The best bang for your miles is always booking Delta flights directly, especially with that 15% discount sweetening the deal.
Travel Credits & Perks
- $200 Delta Flight Credit: Earned after $10,000 in calendar-year spending on the card. Think of it as a reward for putting real volume through the card, not a freebie.
- Free first checked bag: Saves $35 per bag per direction on Delta-marketed flights. The single most tangible perk on this card.
- Priority boarding: Board in the Main Cabin 1 zone. Small luxury, big satisfaction.
- 20% in-flight savings: Statement credit on food, beverages, and audio headsets purchased during Delta flights.
- Uber One credit: Up to $9.99/month for Uber One membership (limited-time benefit through June 2026).

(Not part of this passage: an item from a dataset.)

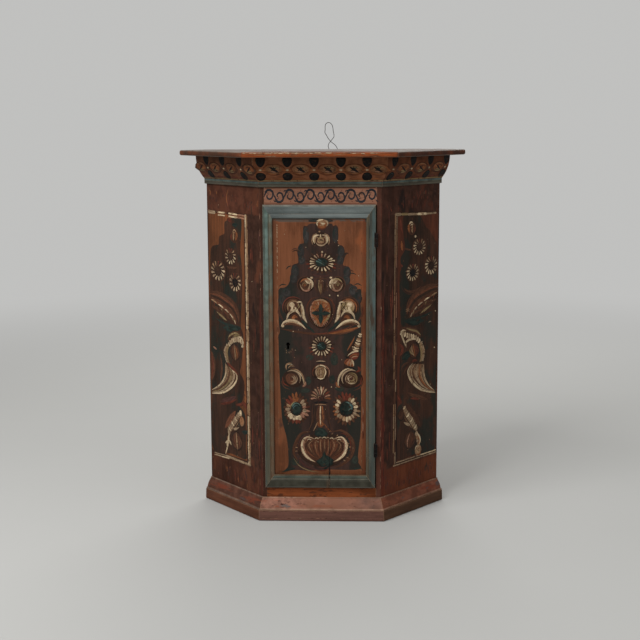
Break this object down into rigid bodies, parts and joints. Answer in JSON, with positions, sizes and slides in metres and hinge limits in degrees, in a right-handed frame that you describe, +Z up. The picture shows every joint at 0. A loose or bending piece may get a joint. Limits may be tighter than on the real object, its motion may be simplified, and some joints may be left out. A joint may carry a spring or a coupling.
{
  "type": "corner cupboard",
  "caption": "Hanging corner cupboard: painted carcass with a flat front, canted sides and two back walls, overhanging top, cornice, base moulding, hinged door with a rim lock, inner shelves.",
  "frame": {"origin": "middle of the bounding box, at the level of the foot", "axes": "+X to the viewer's right along the flat front, +Y from the front to the room's corner, +Z up"},
  "size_m": [0.7792, 0.6126, 1.0744],
  "materials": {
    "dark_red_paint": "old distemper paint, dark red-brown, worn and lightly waxed",
    "tan_paint": "old distemper paint, pinkish tan with dark painted scrolls",
    "red_brown_paint": "old distemper paint, red-brown, worn",
    "cornice_paint": "old distemper paint, brown with painted lens shapes",
    "purple_brown_paint": "old distemper paint, purple-brown, scuffed",
    "top_board_paint": "thin brown paint, worn to bare wood along the edges",
    "blue_green_paint": "old distemper paint, grey blue-green, worn",
    "orange_paint": "old distemper paint, orange-brown with painted ornament",
    "bare_pine": "bare pine, darkened with age",
    "back_pine": "rough-sawn bare pine, darkened with age",
    "forged_iron": "forged iron, blackened, matt",
    "iron_wire": "drawn iron wire, dark and dull",
    "nail_iron": "hand-made iron nails, rusty brown"
  },
  "bodies": {
    "carcass": {"side_board_left": "dark_red_paint", "side_board_right": "dark_red_paint", "frieze_board": "tan_paint", "bottom_rail": "red_brown_paint", "door_stop": "bare_pine", "bottom_board_front": "bare_pine", "bottom_board_rear": "bare_pine", "ceiling_board_front": "bare_pine", "ceiling_board_rear": "bare_pine", "shelf_lower_front": "bare_pine", "shelf_lower_rear": "bare_pine", "shelf_upper_front": "bare_pine", "shelf_upper_rear": "bare_pine", "back_plank_left_1": "back_pine", "back_plank_left_2": "back_pine", "back_plank_left_3": "back_pine", "back_plank_right_1": "back_pine", "back_plank_right_2": "back_pine", "back_plank_right_3": "back_pine", "corner_post": "bare_pine", "top_board": "top_board_paint", "cornice_front": "cornice_paint", "cornice_left": "cornice_paint", "cornice_right": "cornice_paint", "base_moulding_front": "purple_brown_paint", "base_moulding_left": "purple_brown_paint", "base_moulding_right": "purple_brown_paint", "hinge_jamb_leaf_top": "forged_iron", "hinge_jamb_leaf_bottom": "forged_iron", "hinge_pin_top": "forged_iron", "hinge_pin_bottom": "forged_iron", "lock_keeper": "forged_iron", "hanging_wire": "iron_wire", "back_nails": "nail_iron", "top_nails": "nail_iron"},
    "door": {"door_plank_left": "orange_paint", "door_plank_right": "orange_paint", "door_moulding_top": "blue_green_paint", "door_moulding_bottom": "blue_green_paint", "door_moulding_left": "blue_green_paint", "door_moulding_right": "blue_green_paint", "door_batten_top": "bare_pine", "door_batten_bottom": "bare_pine", "hinge_door_leaf_top": "forged_iron", "hinge_door_leaf_bottom": "forged_iron", "lock_case": "forged_iron", "lock_stud": "forged_iron", "lock_key_post": "forged_iron", "lock_spring": "forged_iron", "batten_nails": "nail_iron", "lock_nails": "forged_iron"},
    "bolt": {"lock_bolt": "forged_iron"}
  },
  "joints": [
    {"name": "door_hinge", "type": "hinge", "parent": "carcass", "child": "door", "pos_m": [0.14775, -0.22532, 0.482], "axis": [0, 0, 1], "range_deg": [0, 180]},
    {"name": "bolt_slide", "type": "slide", "parent": "door", "child": "bolt", "axis": [-1, 0, 0], "range_m": [0, 0.012]}
  ]
}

No lounge access, no companion cert, no TSA PreCheck credit. This is an essentials-only card, and it owns that lane.
Competitor Comparison
| Feature | Delta SkyMiles Gold | United Explorer | AAdvantage Aviator Red |
|---|---|---|---|
| Annual Fee | $150 ($0 first year) | $150 ($0 first year) | $99 |
| Free Checked Bag | First bag free | First bag free | First bag free |
| Airline Earning | 2X on Delta | 2X on United | 2X on AA |
| Dining Earning | 2X | 2X | 2X |
| Travel Credit | $200 (after $10K spend) | $100 United credit | None |
| Companion Cert | No | No | No |
| Sign-up Bonus | Up to 90,000 miles | Up to 60,000 miles | 60,000 miles |
The Delta Gold wins the sign-up bonus battle handily — 90,000 miles vs. 60,000 from United and AA. The $200 flight credit is also the largest, though it requires $10K in spending to unlock. The United Explorer counters with a richer partner credit package (Instacart, rideshare) and covers a companion's checked bag too. The Aviator Red is cheapest at $99 but you get what you pay for. Pick your airline first, then pick your card.
Best For
- Occasional Delta flyers who check bags 2-4 times per year and want the fee to basically pay for itself.
- Dining and grocery spenders who want Delta miles building up on everyday purchases without thinking about it.

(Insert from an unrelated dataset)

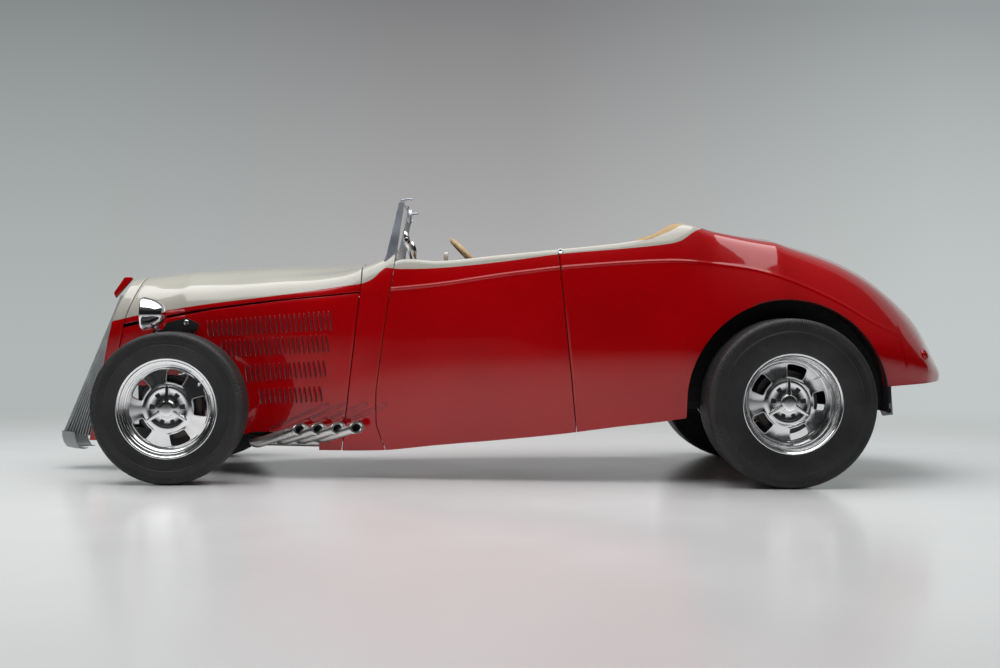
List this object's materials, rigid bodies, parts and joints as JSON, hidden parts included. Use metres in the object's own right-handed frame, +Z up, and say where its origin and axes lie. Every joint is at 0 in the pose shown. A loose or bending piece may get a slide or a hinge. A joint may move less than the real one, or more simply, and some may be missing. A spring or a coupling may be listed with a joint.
{
  "type": "street rod roadster",
  "caption": "Open two-seat street rod roadster without fenders: long louvred hood, V grille, side pipes, opening doors, hood and deck lid.",
  "frame": {"origin": "on the floor at the middle of the car's length and width", "axes": "+X towards the tail, +Y towards the car's right side, +Z up"},
  "size_m": [4.4144, 1.684, 1.3365],
  "materials": {
    "red_paint": "deep gloss red",
    "cream_paint": "gloss cream",
    "polished": "polished",
    "chrome": "bright chrome",
    "rubber": "matte black",
    "black": "satin black",
    "cast": "bare cast and machined metal",
    "tan": "smooth tan leather",
    "glass": "clear",
    "lamp_red": "gloss red lens",
    "wood": "varnished wood rim"
  },
  "bodies": {
    "body": {"chassis_frame": "black", "cowl": "red_paint", "dashboard": "tan", "driveshaft": "cast", "engine_block": "cast", "exhaust_left": "polished", "exhaust_right": "polished", "floor_pan": "black", "front_axle": "black", "gear_lever": "chrome", "gearbox": "cast", "grille_insert": "polished", "grille_shell": "red_paint", "headlamp_left": "chrome", "headlamp_right": "chrome", "hood_side_left": "red_paint", "hood_side_right": "red_paint", "mirror": "chrome", "nose_ornament": "red_paint", "radiator": "black", "rear_axle": "black", "rear_body": "red_paint", "seat_back": "tan", "seat_cushion": "tan", "steering_column": "chrome", "tail_lamp_left": "lamp_red", "tail_lamp_right": "lamp_red", "windshield_frame": "chrome", "windshield_glass": "glass"},
    "knuckle_left": {"knuckle_left": "cast"},
    "knuckle_right": {"knuckle_right": "cast"},
    "wheel_front_left": {"wheel_front_left": "polished", "tyre_front_left": "rubber"},
    "wheel_front_right": {"wheel_front_right": "polished", "tyre_front_right": "rubber"},
    "wheel_rear_left": {"wheel_rear_left": "polished", "tyre_rear_left": "rubber"},
    "wheel_rear_right": {"wheel_rear_right": "polished", "tyre_rear_right": "rubber"},
    "tie_rod": {"tie_rod": "chrome"},
    "steering_wheel": {"steering_wheel": "wood"},
    "door_left": {"door_left": "red_paint"},
    "door_right": {"door_right": "red_paint"},
    "hood_top": {"hood_top": "cream_paint"},
    "deck_lid": {"deck_lid": "red_paint"}
  },
  "joints": [
    {"name": "steer_left", "type": "hinge", "parent": "body", "child": "knuckle_left", "pos_m": [-1.5325, -0.52, 0.35], "axis": [0, 0, 1], "range_deg": [-25, 25]},
    {"name": "steer_right", "type": "hinge", "parent": "body", "child": "knuckle_right", "pos_m": [-1.5325, 0.52, 0.35], "axis": [0, 0, 1], "range_deg": [-25, 25]},
    {"name": "roll_front_left", "type": "hinge", "parent": "knuckle_left", "child": "wheel_front_left", "pos_m": [-1.5325, -0.648, 0.35], "axis": [0, 1, 0], "continuous": true},
    {"name": "roll_front_right", "type": "hinge", "parent": "knuckle_right", "child": "wheel_front_right", "pos_m": [-1.5325, 0.648, 0.35], "axis": [0, 1, 0], "continuous": true},
    {"name": "roll_rear_left", "type": "hinge", "parent": "body", "child": "wheel_rear_left", "pos_m": [1.3125, -0.704, 0.388], "axis": [0, 1, 0], "continuous": true},
    {"name": "roll_rear_right", "type": "hinge", "parent": "body", "child": "wheel_rear_right", "pos_m": [1.3125, 0.704, 0.388], "axis": [0, 1, 0], "continuous": true},
    {"name": "tie_rod_pivot", "type": "hinge", "parent": "knuckle_left", "child": "tie_rod", "pos_m": [-1.6625, -0.52, 0.2816], "axis": [0, 0, 1], "range_deg": [-25, 25]},
    {"name": "steering_wheel_turn", "type": "hinge", "parent": "body", "child": "steering_wheel", "pos_m": [-0.11569, -0.31, 1.02], "axis": [0.7071, 0, 0.7071], "range_deg": [-300, 300]},
    {"name": "door_left_swing", "type": "hinge", "parent": "body", "child": "door_left", "pos_m": [0.31722, -0.672, 0.5], "axis": [-0.1053, 0, 0.9944], "range_deg": [0, 65]},
    {"name": "door_right_swing", "type": "hinge", "parent": "body", "child": "door_right", "pos_m": [0.31722, 0.672, 0.5], "axis": [0.1053, 0, -0.9944], "range_deg": [0, 65]},
    {"name": "hood_lift", "type": "hinge", "parent": "body", "child": "hood_top", "pos_m": [-0.67172, 0, 1.03944], "axis": [0, 1, 0], "range_deg": [0, 45]},
    {"name": "deck_lid_lift", "type": "hinge", "parent": "body", "child": "deck_lid", "pos_m": [1.13083, 0, 1.19419], "axis": [0, -1, 0], "range_deg": [0, 50]}
  ],
  "couplings": [
    {"joint": "steer_right", "follows": "steer_left", "ratio": 1},
    {"joint": "tie_rod_pivot", "follows": "steer_left", "ratio": -1},
    {"joint": "steering_wheel_turn", "follows": "steer_left", "ratio": 12}
  ]
}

- Travelers who spend $10K+ annually on the card — that $200 flight credit is the cherry on top.
- Credit card beginners looking for an entry point into the Delta ecosystem without a premium price tag.

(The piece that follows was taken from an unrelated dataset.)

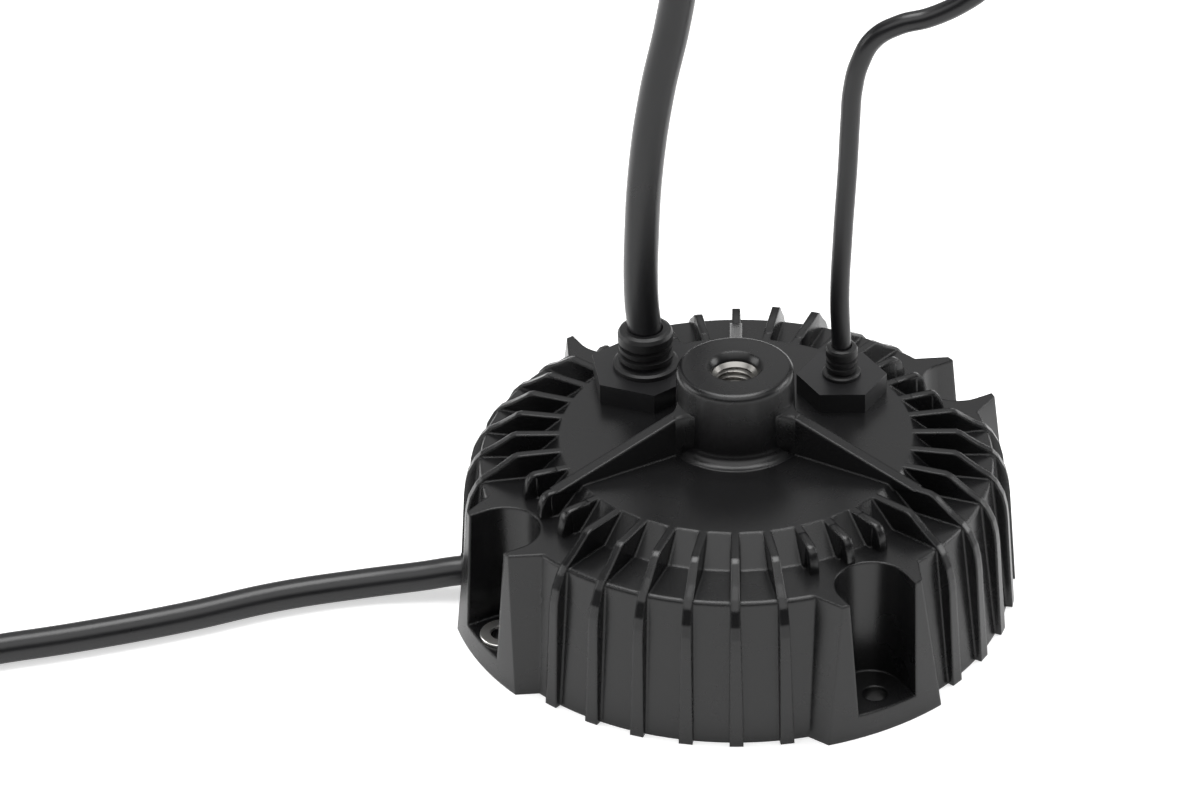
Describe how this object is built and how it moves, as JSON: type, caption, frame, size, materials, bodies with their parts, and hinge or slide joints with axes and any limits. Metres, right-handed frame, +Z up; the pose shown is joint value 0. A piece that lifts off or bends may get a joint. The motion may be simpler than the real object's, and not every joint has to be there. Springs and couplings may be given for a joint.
{
  "type": "led driver",
  "caption": "Round cast LED driver with radial cooling fins, a threaded hanging boss, mounting pockets and jacketed leads with bare ends.",
  "frame": {"origin": "centre of the base, on the plane that the driver rests on", "axes": "+Z up through the hanging boss, -Y to the front, where the roof is bare between two arms"},
  "size_m": [0.3718, 0.1586, 0.1871],
  "materials": {
    "black_casting": "satin black powder coat",
    "steel": "machined",
    "plate_metal": "mill finish",
    "black_rubber": "soft matt",
    "black_nylon": "moulded satin",
    "board_green": "solder mask",
    "sheet_cream": "film",
    "ferrite": "sintered grey",
    "tape_yellow": "polyester tape",
    "copper_wire": "enamelled",
    "core_green": "coated ring",
    "sleeve_blue": "shrunk sleeve",
    "sleeve_black": "shrunk sleeve",
    "case_yellow": "moulded box",
    "dip_blue": "dipped",
    "ceramic_white": "glazed tube",
    "epoxy_black": "moulded",
    "wire_brown": "insulated",
    "wire_violet": "insulated",
    "wire_red": "insulated",
    "black_jacket": "smooth jacket",
    "tinned_copper": "tinned strands"
  },
  "bodies": {
    "root": {"housing": "black_casting", "thread_insert": "steel", "base_plate": "plate_metal", "base_gasket": "black_rubber", "base_screws": "steel", "mains_gland": "black_nylon", "mains_locknut": "plate_metal", "mains_boot": "black_rubber", "dimming_gland": "black_nylon", "dimming_locknut": "plate_metal", "dimming_boot": "black_rubber", "output_bush": "black_rubber", "circuit_board": "board_green", "board_screws": "steel", "insulating_sheet": "sheet_cream", "transformer_core": "ferrite", "transformer_bobbin": "black_nylon", "transformer_winding": "tape_yellow", "choke_core": "ferrite", "choke_winding": "copper_wire", "input_choke_core": "core_green", "input_choke_winding": "copper_wire", "bulk_capacitors": "sleeve_blue", "output_capacitors": "sleeve_black", "film_capacitor": "case_yellow", "disc_capacitors": "dip_blue", "fuse": "ceramic_white", "varistor": "dip_blue", "bridge_rectifier": "epoxy_black", "power_transistors": "epoxy_black", "heat_bar": "plate_metal", "control_board": "board_green", "control_chips": "epoxy_black", "mains_inner_wires": "wire_brown", "dimming_inner_wires": "wire_violet", "output_inner_wires": "wire_red", "mains_lead": "black_jacket", "mains_cores": "wire_brown", "mains_core_tips": "tinned_copper", "dimming_lead": "black_jacket", "dimming_cores": "wire_violet", "dimming_core_tips": "tinned_copper", "output_lead": "black_jacket", "output_cores": "wire_red", "output_core_tips": "tinned_copper"}
  },
  "joints": []
}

Who should look elsewhere: anyone wanting lounge access (that's the Reserve), travelers who need a companion certificate (that's the Platinum), or people who fly Delta once a year or less. If you're a Delta diehard who flies a dozen+ times annually, the Platinum card's companion cert is probably worth the upgrade.
The Delta Gold is the no-brainer entry point for anyone who flies Delta even a few times a year. The math is dead simple: two round trips with a checked bag saves you $140, nearly covering the $150 annual fee — and year one is free, so you're playing with house money from day one.
Stack on the 2X earning at restaurants and supermarkets, and you've got a card that works for you between trips, not just at the airport. The $200 Delta flight credit after $10K in spending is a nice reward for loyalty, and the current sign-up bonus of up to 90,000 miles is one of the richest in the entry-level airline card space — enough for a domestic round-trip or a one-way to Europe.
The honest trade-off: no companion certificate (that's the Platinum), no Sky Club access (that's the Reserve), and 1X on everything outside Delta, dining, and groceries is pretty meh. If you're a hardcore Delta loyalist flying every week, you should probably upgrade. But for the person who flies Delta a handful of times a year and wants solid value without overthinking it? The Gold nails it.